Search the listing below for the string "finishes" and show each line that contains it.

Provided material.

____________________

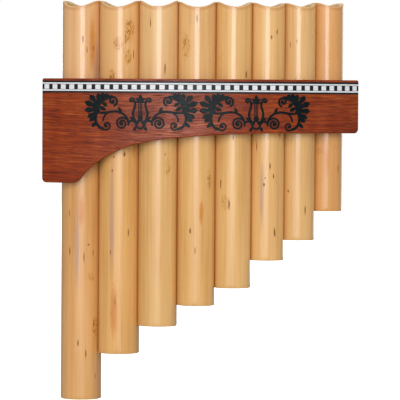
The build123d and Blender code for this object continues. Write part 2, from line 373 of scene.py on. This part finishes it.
def bamboo(tube):
    made, tree, shader = material(f"bamboo_{tube.number}")
    place = object_place(tree)
    shifted = vector(tree, "ADD", place, (0.31 * tube.number, 0.17 * tube.number, 0.53 * tube.number))
    fibre = noise(tree, shifted, (2.4, 2.4, 0.045), 3.0, 0.55)
    streak = noise(tree, shifted, (0.55, 0.55, 0.010), 2.0, 0.5)
    cloud = noise(tree, shifted, (0.09, 0.09, 0.02), 2.0, 0.5)
    ticks = noise(tree, shifted, (1.6, 1.6, 0.4), 2.0, 0.5)
    tone = calc(tree, "ADD", calc(tree, "MULTIPLY", fibre, 0.35), calc(tree, "MULTIPLY", streak, 0.35))
    tone = calc(tree, "ADD", tone, calc(tree, "MULTIPLY", cloud, 0.3))
    tint = TINTS[tube.number]
    stops = (
        (0.35, (0.605, 0.312, 0.092)), (0.46, (0.70, 0.398, 0.137)), (0.54, (0.74, 0.433, 0.157)),
        (0.65, (0.795, 0.488, 0.194)),
    )
    tinted = [(spot, tuple(c * t for c, t in zip(colour, tint))) for spot, colour in stops]
    colour = ramp(tree, tone, *tinted)
    height = node(tree, "ShaderNodeSeparateXYZ", {0: place}).outputs[2]
    # Lightens the cane towards a pale tan, rising from 90 mm up to 150 mm
    lightened_top = remap(tree, height, 90 * MM, 150 * MM, 0.0, TOP_LIGHTENING[tube.number])
    colour = mixed(tree, lightened_top, colour, (0.86, 0.56, 0.31, 1))
    flecks = remap(tree, ticks, 0.68, 0.78, 0.0, 0.4)
    colour = mixed(tree, flecks, colour, (0.40, 0.19, 0.05, 1))

    ragged = calc(tree, "SUBTRACT", noise(tree, shifted, (1.3, 1.3, 0.5), 3.0, 0.65), 0.5)
    ragged = calc(tree, "MULTIPLY", ragged, 1.8)
    veins = noise(tree, shifted, (0.36, 0.36, 0.24), 2.0, 0.6, 1.1)
    veins = calc(tree, "ABSOLUTE", calc(tree, "SUBTRACT", veins, 0.5))
    veins = remap(tree, veins, 0.085, 0.015)
    greying = scattered(tube, "greying")
    if greying:
        cover = mark_field(tree, tube, place, calc(tree, "MULTIPLY", ragged, 0.25), greying)
        cover = calc(tree, "MULTIPLY", cover, remap(tree, fibre, 0.3, 0.6, 0.40, 0.85))
        colour = mixed(tree, cover, colour, (0.43, 0.255, 0.185, 1))
    streaks = scattered(tube, "streaks")
    if streaks:
        cover = mark_field(tree, tube, place, calc(tree, "MULTIPLY", ragged, 0.5), streaks)
        colour = mixed(tree, calc(tree, "MULTIPLY", cover, 0.85), colour, (0.58, 0.205, 0.024, 1))
    blotch = mark_field(tree, tube, place, ragged, scattered(tube, "blotches"))
    strength = BLOTCH_STRENGTH[tube.number]
    colour = mixed(tree, calc(tree, "MULTIPLY", blotch, 0.55 * strength), colour, (0.62, 0.27, 0.035, 1))
    drawn = calc(tree, "MULTIPLY", calc(tree, "MULTIPLY", blotch, veins), 0.95 * strength)
    colour = mixed(tree, drawn, colour, (0.34, 0.12, 0.006, 1))
    spots = mark_field(tree, tube, place, ragged, scattered(tube, "spots"))
    colour = mixed(tree, calc(tree, "MULTIPLY", spots, 0.75), colour, (0.42, 0.155, 0.016, 1))
    colour = mixed(tree, remap(tree, spots, 0.5, 1.0, 0.0, 0.85), colour, (0.18, 0.055, 0.002, 1))

    rim = remap(tree, zone(tree, "rim"), 0.1, 0.8, 0.0, 0.5)
    colour = mixed(tree, rim, colour, (0.52, 0.215, 0.06, 1))
    # Painted shade in the narrow grooves where tubes meet, together with the brown of the glue line: the
    # cane is darkened to orange-brown next to the flats
    seam_glue_and_shade = remap(tree, zone(tree, "seam_glue_and_shade"), 0.4, 1.0, 0.0, 0.42)
    colour = mixed(tree, seam_glue_and_shade, colour, (0.50, 0.20, 0.025, 1))
    inside = zone(tree, "inside")
    pith = ramp(tree, fibre, (0.3, (0.50, 0.31, 0.14)), (0.7, (0.64, 0.44, 0.23)))
    colour = mixed(tree, inside, colour, pith)
    cut = zone(tree, "cut")
    bundles = node(tree, "ShaderNodeTexVoronoi", {"Vector": place, "Scale": 2100.0}).outputs["Distance"]
    grain = ramp(tree, bundles, (0.25, (0.36, 0.20, 0.085)), (0.5, (0.70, 0.49, 0.26)))
    colour = mixed(tree, cut, colour, grain)

    tree.links.new(colour, shader.inputs["Base Color"])
    raw = calc(tree, "MAXIMUM", inside, calc(tree, "MULTIPLY", cut, 2.5, clamp=True))
    rough = mixed_value(tree, raw, remap(tree, streak, 0.3, 0.7, 0.36, 0.46), 0.75)
    tree.links.new(rough, shader.inputs["Roughness"])
    tree.links.new(mixed_value(tree, raw, 0.75, 0.0), shader.inputs["Coat Weight"])
    shader.inputs["Specular IOR Level"].default_value = 0.45
    shader.inputs["Coat Roughness"].default_value = 0.10
    height = calc(tree, "ADD", calc(tree, "MULTIPLY", fibre, 0.4), calc(tree, "MULTIPLY", streak, 0.6))
    height = calc(tree, "SUBTRACT", height, calc(tree, "MULTIPLY", spots, 0.5))
    tree.links.new(bump(tree, height, 0.35, 0.08 * MM), shader.inputs["Normal"])
    return made


def board_place(tree):
    """Coordinates unrolled from the bent board: along the bend, through it, and up."""
    place = object_place(tree)
    moved = vector(tree, "SUBTRACT", place, tuple(ARC_CENTRE))
    parts = node(tree, "ShaderNodeSeparateXYZ", {0: moved})
    front = calc(tree, "MULTIPLY", parts.outputs[1], -1.0)
    turn = calc(tree, "ARCTAN2", parts.outputs[0], front)
    along = calc(tree, "MULTIPLY", turn, ARC_RADIUS)
    flat = node(tree, "ShaderNodeCombineXYZ", {0: parts.outputs[0], 1: parts.outputs[1]}).outputs[0]
    radius = node(tree, "ShaderNodeVectorMath", {0: flat}, operation="LENGTH").outputs["Value"]
    return node(tree, "ShaderNodeCombineXYZ", {0: along, 1: radius, 2: parts.outputs[2]}).outputs[0]


def mahogany():
    made, tree, shader = material("mahogany")
    place = board_place(tree)
    sway = noise(tree, place, (0.02, 0.1, 0.05), 2.0)
    drift = node(tree, "ShaderNodeCombineXYZ", {2: calc(tree, "MULTIPLY", sway, 5 * MM)}).outputs[0]
    place = vector(tree, "ADD", place, drift)
    band = noise(tree, place, (0.010, 0.2, 0.22), 3.0, 0.55)
    grain = noise(tree, place, (0.060, 0.8, 3.0), 3.0, 0.65)
    ribbon = noise(tree, place, (0.16, 0.3, 0.10), 2.0, 0.5)
    pores = noise(tree, place, (0.13, 2.0, 3.2), 2.0, 0.55)
    tone = calc(tree, "ADD", calc(tree, "MULTIPLY", grain, 0.62), calc(tree, "MULTIPLY", band, 0.22))
    tone = calc(tree, "ADD", tone, calc(tree, "MULTIPLY", ribbon, 0.16))
    colour = ramp(
        tree, tone, (0.36, (0.115, 0.010, 0.001)), (0.45, (0.200, 0.023, 0.003)),
        (0.54, (0.275, 0.041, 0.006)), (0.64, (0.41, 0.090, 0.018)),
    )
    pore = remap(tree, pores, 0.54, 0.66)
    colour = mixed(tree, calc(tree, "MULTIPLY", pore, 0.65), colour, (0.060, 0.006, 0.001, 1))
    tree.links.new(colour, shader.inputs["Base Color"])
    rough = remap(tree, grain, 0.38, 0.60, 0.40, 0.17)
    tree.links.new(rough, shader.inputs["Roughness"])
    shader.inputs["Specular IOR Level"].default_value = 0.34
    height = calc(tree, "SUBTRACT", calc(tree, "MULTIPLY", grain, 0.8), calc(tree, "MULTIPLY", pore, 0.6))
    tree.links.new(bump(tree, height, 1.0, 0.12 * MM), shader.inputs["Normal"])
    return made


def veneer(name, dark, light, rough):
    """Dyed wood of the strip."""
    made, tree, shader = material(name)
    place = board_place(tree)
    grain = noise(tree, place, (0.5, 1.0, 3.5), 3.0, 0.6)
    colour = ramp(tree, grain, (0.3, dark), (0.7, light))
    tree.links.new(colour, shader.inputs["Base Color"])
    spread = remap(tree, grain, 0.3, 0.7, rough + 0.06, rough - 0.04)
    tree.links.new(spread, shader.inputs["Roughness"])
    shader.inputs["Specular IOR Level"].default_value = 0.25
    tree.links.new(bump(tree, grain, 0.25, 0.03 * MM), shader.inputs["Normal"])
    return made


def cork():
    made, tree, shader = material("cork")
    place = object_place(tree)
    crumbs = node(tree, "ShaderNodeTexVoronoi", {"Vector": place, "Scale": 900.0}).outputs["Color"]
    crumb = node(tree, "ShaderNodeSeparateColor", {0: crumbs}).outputs[0]
    fine = noise(tree, place, (2.5, 2.5, 2.5), 4.0, 0.7)
    holes = remap(tree, noise(tree, place, (1.1, 1.1, 1.1), 3.0, 0.6), 0.62, 0.70)
    tone = calc(tree, "ADD", calc(tree, "MULTIPLY", crumb, 0.5), calc(tree, "MULTIPLY", fine, 0.5))
    colour = ramp(
        tree, tone, (0.2, (0.30, 0.16, 0.075)), (0.5, (0.50, 0.31, 0.16)), (0.8, (0.64, 0.43, 0.25)),
    )
    colour = mixed(tree, holes, colour, (0.10, 0.045, 0.02, 1))
    tree.links.new(colour, shader.inputs["Base Color"])
    tree.links.new(remap(tree, fine, 0.3, 0.7, 0.75, 0.95), shader.inputs["Roughness"])
    height = calc(tree, "SUBTRACT", fine, holes)
    tree.links.new(bump(tree, height, 0.6, 0.15 * MM), shader.inputs["Normal"])
    return made


def ornament_ink():
    made, tree, shader = material("ornament_black")
    place = board_place(tree)
    mottle = noise(tree, place, (0.8, 1.0, 0.8), 3.0, 0.6)
    colour = ramp(tree, mottle, (0.3, (0.0015, 0.0040, 0.005)), (0.7, (0.006, 0.013, 0.015)))
    tree.links.new(colour, shader.inputs["Base Color"])
    tree.links.new(remap(tree, mottle, 0.3, 0.7, 0.42, 0.32), shader.inputs["Roughness"])
    shader.inputs["Specular IOR Level"].default_value = 0.16
    grain = noise(tree, place, (0.07, 0.8, 2.1), 3.0, 0.65)
    tree.links.new(bump(tree, grain, 1.0, 0.10 * MM), shader.inputs["Normal"])
    return made


def dress_cad():
    finishes = {
        "mahogany": mahogany(),
        "cork": cork(),
        "strip_black": veneer("strip_black", (0.008, 0.008, 0.009), (0.022, 0.020, 0.023), 0.4),
        "strip_white": veneer("strip_white", (0.60, 0.62, 0.64), (0.76, 0.78, 0.80), 0.4),
        "ornament_black": ornament_ink(),
    }
    for part in frame["record"]["subparts"]:
        finish = finishes.get(part["material_slot"])
        if finish is None:
            continue
        for spot in bpy.data.objects[part["node"]].material_slots:
            spot.material = finish


# ---------------------------------------------------------------- studio

LIGHT_TARGET = (0, 0, 0.1)
WORLD_DIFFUSE = 0.46
WORLD_GLOSSY = 0.22
WORLD_SEEN = 1.0
FLOOR_HALF = 6.0
FLOOR_DROP = 0.2 * MM
FLOOR_GLOW = 0.75
CAMERA_DISTANCE = 1.266
VIEW_WIDTH = 0.16888
CAMERA_SHIFT = 0.041
CAMERA_ROLL = 0.37


def area_light(name, place, size, radiance):
    data = bpy.data.lights.new(name, "AREA")
    data.shape = "RECTANGLE"
    data.size, data.size_y = size
    data.energy = radiance * math.pi * size[0] * size[1]
    obj = link(bpy.data.objects.new(name, data))
    way = Vector(LIGHT_TARGET) - Vector(place)
    obj.matrix_world = Matrix.Translation(place) @ way.to_track_quat("-Z", "Y").to_matrix().to_4x4()


def facing(distance, height, turn=CAMERA_TURN):
    way = math.radians(turn)
    point = ARC_CENTRE + Vector((math.sin(way), -math.cos(way), 0)) * (ARC_RADIUS + distance)
    point.z = height
    return point


def studio():
    world = bpy.data.worlds.new("studio")
    bpy.context.scene.world = world
    world.use_nodes = True
    tree = world.node_tree
    backdrop = tree.nodes["Background"]
    backdrop.inputs[0].default_value = (1, 1, 1, 1)
    path = node(tree, "ShaderNodeLightPath").outputs
    dimmed = mixed_value(tree, path["Is Glossy Ray"], WORLD_DIFFUSE, WORLD_GLOSSY)
    tree.links.new(mixed_value(tree, path["Is Camera Ray"], dimmed, WORLD_SEEN), backdrop.inputs[1])

    area_light("key", facing(1.7, 0.655), (0.84, 1.2), 5.5)
    area_light("low key", facing(1.7, 0.04), (0.84, 0.1), 1.25)
    area_light("fill", facing(2.2, 0.6, -14), (2.0, 1.6), 1.1)
    area_light("top", (0, 0.1, 1.6), (2.0, 2.0), 0.6)
    area_light("rear key", (-0.25, 1.9, 0.7), (0.5, 1.3), 4.0)
    area_light("rear fill", (0.9, 1.7, 0.6), (1.8, 1.4), 1.3)

    mesh = bpy.data.meshes.new("floor")
    corners = [(-1, -1), (1, -1), (1, 1), (-1, 1)]
    verts = [(x * FLOOR_HALF, y * FLOOR_HALF, -FLOOR_DROP) for x, y in corners]
    mesh.from_pydata(verts, [], [(0, 1, 2, 3)])
    floor = link(bpy.data.objects.new("floor", mesh))
    made, tree, shader = material("floor")
    paper = noise(tree, object_place(tree), (0.02, 0.02, 0.02), 3.0)
    white = ramp(tree, paper, (0.3, (0.9, 0.9, 0.9)), (0.7, (0.93, 0.93, 0.93)))
    tree.links.new(white, shader.inputs["Base Color"])
    shader.inputs["Emission Color"].default_value = (1, 1, 1, 1)
    shader.inputs["Emission Strength"].default_value = FLOOR_GLOW
    shader.inputs["Roughness"].default_value = 0.9
    mesh.materials.append(made)
    floor.visible_diffuse = False
    floor.visible_glossy = False


def camera():
    data = bpy.data.cameras.new("camera")
    data.sensor_width = 36
    data.lens = data.sensor_width * CAMERA_DISTANCE / VIEW_WIDTH
    data.shift_x = CAMERA_SHIFT
    data.clip_end = 100
    obj = link(bpy.data.objects.new("camera", data))
    place = facing(CAMERA_DISTANCE, CAMERA_HEIGHT)
    look = facing(0.0, AIM_HEIGHT) - place
    turn = look.to_track_quat("-Z", "Y").to_matrix().to_4x4()
    roll = Matrix.Rotation(math.radians(CAMERA_ROLL), 4, "Z")
    obj.matrix_world = Matrix.Translation(place) @ turn @ roll
    bpy.context.scene.camera = obj


camera()
studio()
for tube in TUBES:
    build_tube(tube).data.materials.append(bamboo(tube))
dress_cad()
bpy.context.scene.view_settings.view_transform = "Standard"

____________________

Exercise solution.
The build123d and Blender code for this object continues. Write part 2, from line 373 of scene.py on. This part finishes it.
    finishes = {
        finish = finishes.get(part["material_slot"])